Briana Remster, associate professor with Villanova University’s Department of Sociology and Criminology, compares prison gerrymandering to the deal with the devil struck by the framers of the U.S. Constitution: Enslaved black people were counted as just three-fifths of a person for the purposes of determining the number of congressional seats allocated to Southern states. “Black and Brown bodies are still being used to this day in most places around the U.S. to advantage White voters and White political power,” she writes.

Fortunately, my home — the District of Colombia — is bucking this trend toward disenfranchisement. In 2020, the D.C. Council passed legislation that restores voting rights to people convicted of a felony, even those still behind bars. Before then, just Maine and Vermont — the country’s whitest states — allowed citizens to vote while incarcerated. Now, the challenge is to motivate the 2,684 District residents currently in federal custody (D.C. does not have its own prison) to exercise that right. It will be a struggle, since indifference and distrust are high in this community. I know because I shared those sentiments until recently.

Voting never seemed relevant in Black, low-income D.C.

I grew up in southeast D.C., where it seemed to the adults around me that politicians only visited when it was election time and they needed our votes. Once the election was over, they were gone, but the dilapidated schools and potholed streets never changed. The feeling was, what use is voting? As I got older and starting learning about government and politics through school and — later, in prison — my own reading, that belief only deepened. Books like Howard Zinn’s The People’s History of the United States led me to the conclusion that when it came to my people, it really didn’t matter what party is in power.

It wasn’t until I returned to the D.C. Jail a couple of years ago and stayed long enough to participate in Georgetown University’s Prison Scholar Program that I started to change my mind. Outside speakers came in and I mixed with criminal-justice students who wanted to use their education to change the world. I was treated like my voice mattered and I learned how politics works and how to advocate for myself and others. I saw that complaining and crying from the sidelines would never bring about change, but speaking up, at least at the local level, could. As Frederick Douglass said in 1857, “If there is no struggle, there is no progress…Power concedes nothing without a demand.”

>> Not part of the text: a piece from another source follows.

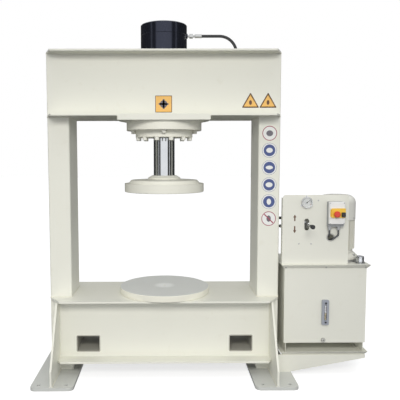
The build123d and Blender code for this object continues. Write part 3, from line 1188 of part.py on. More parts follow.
def motor_housing():
    """Finned motor body with its neck and mounting flange, bored for the rotor."""
    face, z1 = MOTOR_FACE, MOTOR_FACE + MOTOR_FLANGE_THICKNESS
    z2 = z1 + MOTOR_FLANGE_CONE
    z3 = z2 + MOTOR_NECK
    top = MOTOR_BODY_TOP
    neck, bevel = MOTOR_BODY_RADIUS - MOTOR_NECK_INSET, MOTOR_NECK_BEVEL
    body = turned(((0, face), (MOTOR_FLANGE_RADIUS, face), (MOTOR_FLANGE_RADIUS, z1),
                   (MOTOR_FIN_RADIUS, z2), (neck, z2 + bevel), (neck, z3 - bevel),
                   (MOTOR_BODY_RADIUS, z3), (MOTOR_BODY_RADIUS, top - COWL_OVERLAP),
                   (MOTOR_FIN_RADIUS, top - COWL_OVERLAP), (MOTOR_FIN_RADIUS, top), (0, top)))
    fin = span(MOTOR_BODY_RADIUS - MOTOR_FIN_ROOT, MOTOR_FIN_RADIUS, -MOTOR_FIN_THICKNESS / 2,
               MOTOR_FIN_THICKNESS / 2, z3, top - COWL_OVERLAP)
    for i in range(MOTOR_FIN_COUNT):
        body += Rot(0, 0, 360.0 * i / MOTOR_FIN_COUNT) * fin
    pad_half = TERMINAL_BOX_WIDTH / 2 - TERMINAL_PAD_INSET
    pad_top = TERMINAL_BOX_Z + TERMINAL_BOX_HEIGHT - TERMINAL_PAD_INSET
    body += span(-TERMINAL_PAD_REACH, -MOTOR_BODY_RADIUS / 2, -pad_half, pad_half,
                 TERMINAL_BOX_Z + TERMINAL_PAD_INSET, pad_top)
    body -= disc(ROTOR_RADIUS + ROTOR_AIR_GAP, z3, top - MOTOR_END_WALL)
    body -= disc(SHAFT_RADIUS + RUNNING_GAP, face - 1, top + 1)
    return Pos(MOTOR_X, 0, 0) * body


def fan_cowl():
    """Domed sheet cowl with radial air slots, over the fan."""
    low = MOTOR_BODY_TOP - COWL_OVERLAP
    top = low + COWL_HEIGHT
    t, s = COWL_SHEET, COWL_SHOULDER
    r = MOTOR_FIN_RADIUS + t

    def bell(radius, height, shoulder):
        """Solid of the cowl's outline: straight wall, round shoulder, flat top."""
        wall = Line((radius, low), (radius, height - shoulder))
        arc = RadiusArc((radius, height - shoulder), (radius - shoulder, height), -shoulder)
        lines = [wall, arc, Line((radius - shoulder, height), (0, height)),
                 Line((0, height), (0, low)), Line((0, low), (radius, low))]
        return revolve(make_face(Plane.XZ * Wire(lines)), axis=Axis.Z)

    cowl = bell(r, top, s) - bell(r - t, top - t, s - t)
    slot = Pos((COWL_SLOT_INNER + COWL_SLOT_OUTER) / 2, 0) * SlotOverall(
        COWL_SLOT_OUTER - COWL_SLOT_INNER, COWL_SLOT_WIDTH)
    cutter = Pos(0, 0, top - 2 * t) * extrude(slot, amount=3 * t)
    for i in range(COWL_SLOT_COUNT):
        cowl -= Rot(0, 0, 360.0 * i / COWL_SLOT_COUNT) * cutter
    return Pos(MOTOR_X, 0, 0) * cowl


def motor_fan():
    """Cooling fan: a disc, a hub and radial blades."""
    low = MOTOR_BODY_TOP + FAN_RISE
    fan = disc(FAN_RADIUS, low, low + FAN_DISC) + disc(FAN_HUB_RADIUS, low, low + FAN_BLADE_HEIGHT)
    blade = span(FAN_HUB_RADIUS - 1, FAN_RADIUS, -FAN_BLADE_THICKNESS / 2, FAN_BLADE_THICKNESS / 2,
                 low, low + FAN_BLADE_HEIGHT)
    for i in range(FAN_BLADE_COUNT):
        fan += Rot(0, 0, 360.0 * i / FAN_BLADE_COUNT) * blade
    return Pos(MOTOR_X, 0, 0) * (fan - disc(SHAFT_RADIUS, low - 1, low + FAN_BLADE_HEIGHT + 1))


def motor_rotor():
    """Rotor core on its shaft."""
    low = MOTOR_BODY_BOTTOM + ROTOR_END_GAP
    high = MOTOR_BODY_TOP - MOTOR_END_WALL - ROTOR_END_GAP
    shaft_top = MOTOR_BODY_TOP + FAN_RISE + FAN_BLADE_HEIGHT
    rotor = disc(ROTOR_RADIUS, low, high) + disc(SHAFT_RADIUS, SHAFT_BOTTOM, shaft_top)
    return Pos(MOTOR_X, 0, 0) * rotor


def terminal_box():
    """Terminal box on the motor's flat pad, with a shallow lid step."""
    half = TERMINAL_BOX_WIDTH / 2
    z0, z1 = TERMINAL_BOX_Z, TERMINAL_BOX_Z + TERMINAL_BOX_HEIGHT
    seam = TERMINAL_BOX_X + TERMINAL_LID_DEPTH
    box = rounded_block(seam, MOTOR_X - TERMINAL_PAD_REACH, -half, half, z0, z1, TERMINAL_BOX_CORNER)
    inset = TERMINAL_LID_INSET
    lid = span(TERMINAL_BOX_X, seam, -half + inset, half - inset, z0 + inset, z1 - inset)
    return box + chamfer(lid.faces().sort_by(Axis.X)[0].edges(), inset)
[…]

This has led me to start the a voting project to galvanize my brothers and sisters in the federal Bureau of Prisons, D.C.’s Department of Corrections, and their family members and friends who support us to vote and create a bloc that demands to be heard. D.C. is not a state yet — which is among the most egregious examples of blatant voter disenfranchisement — and thus cannot shape the make-up of congress. And we’re too small to affect the presidential race. (Consider though: 45% of Americans have an immediate family member who was incarcerated at one time! Now, if we could coalesce them into an active voting bloc, that adds up to influence.)

We have voices and we need to raise them

But we can have a real impact on local policies in a District that already has shown recent commitment to criminal-legal reform. For example, D.C. passed a second-look act, allowing anyone arrested before the age of 25 and has been incarcerated for at least 15 years to petition for release. But there is a lot more to be done. The council is now considering extending that right to people first arrested at all ages, as well as banning mandatory-minimum sentences. We expect opposition by the mayor, prosecutors, the police and others, and we have to help push through those reforms. In addition, many of the approximately 500 individuals currently eligible for second-look release will need immediate housing. If no relatives can take them in, or the neighborhood/family environment is not conducive to a healthy re-entry, they need no-cost shelter from day one. D.C. needs to start preparing for this juggernaut now. And we are the ones who must speak up and keep it up. Now we have the vehicle to do it.

The other challenge is the federal Bureau of Prisons, which is not known for caring all that much about our rights. One of the guys from D.C. told me that he registered last year when he was in a Colorado penitentiary and was eager to vote, only to be told by the so-called reentry coordinator that he wouldn’t submit the ballot. The League of Women Voters (which is helping answer questions through a telephone hotline and other outreach activities) tells us that kind of passive obstructionism will hopefully not be as much of a problem next year, since Biden has supported the D.C. law with a presidential decree. But we must be vigilant. (In the future, what is really needed are polling kiosks in every prison law library that are accessible even during lockdowns.)

Meanwhile, More Than Our Crimes is stepping up to the plate. We have a growing network of incarcerated D.C. residents connected via our outside collaborators and the prison email system, we’re educating each other on the issues, we’ll be helping everyone figure out how to register and vote, and we’ll be speaking up through op-eds, petitions, etc.

To borrow from the lyrics of Helen Reddy:

[We are behind bars,] but we can roar
In numbers too big to ignore
And we know too much to go back an’ pretend
’Cause we’ve heard it all before
And have been down there on the floor
No one’s ever gonna keep us down again.